SANGGAU - Masyarakat Indonesia yang tinggal di wilayah perbatasan antara Kalimantan Barat dan Sarawak (Malaysia) lebih menyukai melakukan jual beli dan barter ke wilayah Malaysia karena mudah dijangkau dengan berjalan kaki, kata Dewan Adat Dayak (DAD) Kecamatan Sekayam Yordanus Pinjamin.
"Kalau berbicara nasionalisme, komitmen masyarakat perbatasan tidak perlu diragukan lagi. NKRI (Negara Kesatuan Republik Indonesia), tetap merupakan harga mati. Namun, untuk mata pencaharian, jual beli atau barter, warga perbatasan lebih memilih ke Malaysia," kata Yordanus Pinjamin di Balai Karangan, Sanggau, Senin.
Menurut dia, masyarakat melakukan jual beli ke Malaysia, bukan karena harga barang lebih murah, tetapi karena di negara jiran tersebut ada penampung hasil bumi yang sudah dikenal masyarakat, sedangkan di Kalbar atau Indonesia tidak ada.
Bahkan, katanya, di negara bagian Sarawak itu barang masyarakat perbatasan masih bisa dilakukan barter dengan barang Malaysia yang dikehendakinya.
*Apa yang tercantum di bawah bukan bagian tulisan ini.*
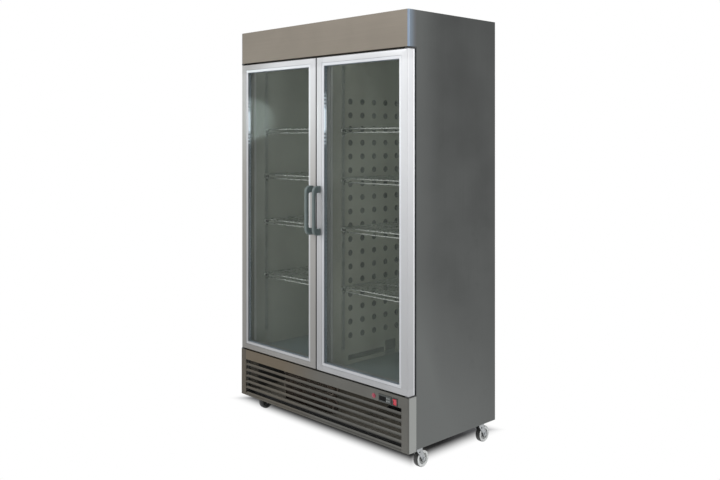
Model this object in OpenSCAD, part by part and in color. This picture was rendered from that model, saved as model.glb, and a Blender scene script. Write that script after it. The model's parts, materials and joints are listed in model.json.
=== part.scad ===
// Upright display refrigerator with two glass doors, in millimetres.
// +Z is up, the doors face -Y and +X is to the right seen from the front.
// The origin is on the floor, under the middle of the whole object.
// Depths named y are measured behind the front face of the doors.

/* [Overall] */
// Width over the side panels
overall_w = 1200; // [1100:10:1300]
// Height from the floor to the top panel
overall_h = 2000; // [1900:10:2100]
// Depth from the front face of the doors to the back panel
body_d = 610; // [590:5:680]
// Depth of the front layer of fascia, doors and base cover
front_t = 50; // [50:1:56]

/* [Cabinet] */
// Thickness of the outer and inner sheets
sheet_t = 1; // [0.8:0.1:1.4]
// Thickness of the insulated walls over both sheets
wall_t = 45; // [42:1:50]
// Width of the folded edges of the outer panels
flange_w = 11; // [9:1:12]
// Depth of the front frame that the door seals close on
frame_bar_t = 14; // [10:1:18]
// Height of the space for the evaporator
evaporator_space_h = 104; // [100:1:120]
// Height of the sill above the bottom edge of the doors
sill_h = 33; // [30:1:36]
// Depth of the floor well behind the sill
well_d = 30; // [20:1:34]
// Hairline joint between sheets and bars that meet
seam = 0.2; // [0.1:0.05:0.4]

/* [Fascia and base cover] */
// Height of the fascia
fascia_h = 160; // [150:1:180]
// Height of the base cover
cover_h = 238; // [236:1:250]
// Distance of the base cover's lower edge below the side panels
cover_drop = 8; // [0:1:10]
// Thickness of the fascia and base cover sheets
cover_t = 1.2; // [1:0.1:1.6]
// Outer radius of the fascia's upright corners
fascia_r = 9; // [4:1:12]
// Outer radius of the base cover's upright corners
cover_r = 3; // [2:0.5:6]
// Depth that the top and bottom folds stop short of the cabinet
fold_gap = 5; // [5:0.5:8]
// Number of louvres in the base cover
louvre_count = 6; // [4:1:7]
// Height from one louvre to the next
louvre_pitch = 30.2; // [28:0.2:31]
// Height of the flat face of a louvre
louvre_face = 5.5; // [4:0.5:8]
// Rise and depth of the sloping blade of a louvre
louvre_rise = 5.5; // [4:0.5:9]
// Distance of the louvres from the ends of the base cover
louvre_margin = 41; // [36:1:60]
// Height of the lowest louvre above the base cover's lower edge
louvre_bottom = 7; // [5:1:9]

/* [Doors] */
// Gap between the two doors
door_gap = 6; // [5:0.5:8]
// Distance of the doors' outer edges inside the side panels
door_inset = 4; // [3:0.5:6]
// Gap between the doors and the fascia
door_gap_top = 9; // [8.5:0.5:12]
// Gap between the doors and the base cover
door_gap_bottom = 6; // [5.8:0.1:8]
// Depth of the door frame
door_t = 43; // [41:0.5:44]
// Width of the upright door frame members
stile_w = 52; // [46:1:60]
// Width of the level door frame members
rail_w = 41; // [38:1:50]
// Radius of the door frame's front edges
door_edge_r = 5; // [2:0.5:7]
// Width of the glazing bead
bead_w = 13; // [8:1:15]
// Depth of the glazing bead's outer edge behind the door frame's face
bead_step = 0.8; // [0.4:0.1:1.5]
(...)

Pinjamin mengatakan, salah satu hasil bumi yang dijual adalah sayur-sayuran dan rempah-rempahan, seperti lada, sangat diminati warga Malaysia.
Di samping itu, kondisi jalan ke tempat jual beli di Malaysia bisa ditempuh dengan berjalan kaki saja, sedangkan di pasar kecamatan akses jalan darat masih sulit dan kondisi alam mengharuskan menggunakan jalur sungai.
"Kegiatan warga pergi ke Malaysia hampir dilakukan tiap hari. Sebab, untuk pergi ke sana, bisa dilakukan dengan berjalan kaki dalam beberapa jam saja, terutama di daerah Pehuluan," ungkapnya.
Di samping itu yang membuat warga perbatasan memilih ke Malaysia adalah adanya faktor kekerabatan. Apalagi, menurut dia, tidak sedikit dari warga perbatasan yang masih memiliki kaum kerabat yang tinggal di Malaysia.
"Jadi, ketika keluar masuk Malaysia, tidak memiliki masalah berarti. Kita ini dengan warga negara tetangga, masih satu rumpun," katanya.
Pinjamin menambahkan, ketika mencuatnya ketegangan kasus Blok Ambalat, yang membuat hubungan dua Indonesia-Malaysia memanas beberapa waktu lalu, warga perbatasan merupakan warga yang paling resah, karena warga perbatasan khawatir terjadinya konflik.
Menurut dia, kalau terjadi konflik, peralatan Malaysia di perbatasan terlihat lebih canggih dari milik Indonesia, juga akses yang dibangun negara jiran jauh lebih siap, baik akses kegiatan sipil atau militer.
Ketua Dewan Adat Dayak Sekayam itu mengharapkan pemerintah Indonesia dalam pembangunan wilayah perbatasan harus serius dan segera, karena tampak secara langsung terjadi kesenjangan pembangunan antara wilayah NKRI dan Malaysia.